Don’t Judge a Batten by its Cover

Jul 16, 2015 0 Comments in General News by
Don’t Judge a Batten by its Cover

What does it mean when a roofing batten is dyed a fancy colour? The simple answer to that question is: “Not very much”. A batten being a dyed a particular colour does not by itself mean anything – unless there is more information on the batten than merely a coloured surface.

There has been a lot of fuss in the past year or two, about needing to use the “right” sort of batten for roofing work. Following this, some producers have tried to short-circuit that process by colouring their battens, to try to make them look “official”, but bypassing actually producing anything like a “proper” BS 5534 batten.

You may be aware that BS5534:2014, the Code of Practice that gives recommendations about putting together a safe and permanent roof construction, was revised and re-issued very recently and, in that revision, a number of things about roof design and erection were changed. However, – and here’s a key thing to remember – the way in which roofing battens should be graded and marked was not changed. So it is still a requirement of BS 5534 to grade battens correctly, and also to mark them correctly too. The Standard says nothing at all about them needing to be coloured….and that is where, in the case of certain suppliers, a bit of “kidology” has been allowed to creep in.

The original idea behind putting a dye into the battens’ preservative treatment was to make “graded” battens stand out from the usual, “ungraded” ones (which usually look a bit green in colour, on account of the type of preservative used) and for that reason, the colouring process was originally very successful – with Gold Batten being instantly recognised as a high quality BS 5534 graded batten, and carrying the “Diamond Mark” quality logo as an assurance that they had been produced correctly. You know what they say though, “Imitation is the sincerest form of flattery”, or in this case, a way to try and increase market share.

Some producers thought they could sell more battens simply by making them a different colour other than green, but there’s a lot more to a being BS 5534 batten than simply having a nice-looking skin! It’s wise to keep in mind too that colour can mask imperfections in the wood, so the lighter the colour, the better. SR Gold Timber is a prime example of batten colouring and grading done right.

First and foremost, a BS-graded batten must have the number of the Standard marked on it, and that number (sorry to labour the point) is “BS 5534” and not any other BS number. We commonly see ungraded battens sporting the initials “BS 8417”, but that is nothing at all to do with the battens having been graded. BS 8417 actually only covers the timber’s treatment with wood preservatives and, in the case of battens, that needs to be something which is suitable for roofs; which is known in the jargon as “Use Class 2”. However, if the only BS number that you can see stamped onto a batten says something like “BS 8417: UC2” then that batten has definitely not been fully graded and so obviously it is not a “BS Batten”. It may have been treated to some extent against rot, but nothing else will have been done to it, to make it into a “proper” batten that can be used anywhere.

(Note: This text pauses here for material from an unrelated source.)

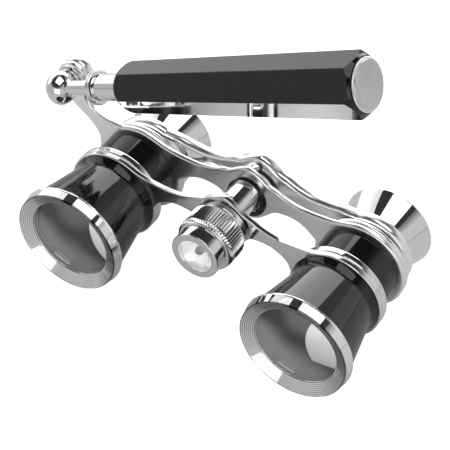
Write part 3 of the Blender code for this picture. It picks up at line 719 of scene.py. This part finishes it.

Another thing which must be marked on a fully-graded BS 5534 batten is a code to identify which wood species has been used to make the batten. So there is another Standard – BS EN 13556 – which tells the producer which “letter code” relates to which type of wood that has been used. BS 5534 states that such letter codes must be stamped onto each fully-graded BS Batten, as part of their required marking. So you should look for either “WPCA” – which denotes spruce – or “PNSY” – which denotes pine. Very often, however, since both species may be used in the same parcel, you will see graded battens stamped with the letters “PNSY/WPCA” – which means that they may be made from either type of wood, which is perfectly acceptable. Once again, if there is only the species code and no mention of the standard number BS 5534, then it still is not a “proper” graded batten.

To sum up then: BS 5534 graded battens need to have the number “BS 5534” written on them – not to state the obvious. They also need the species code, and they also have to state the batten size, plus an identification of the producer. If they are also a nice, light colour (such as SR Gold) then that is a bonus. Just remember, colour alone is not enough.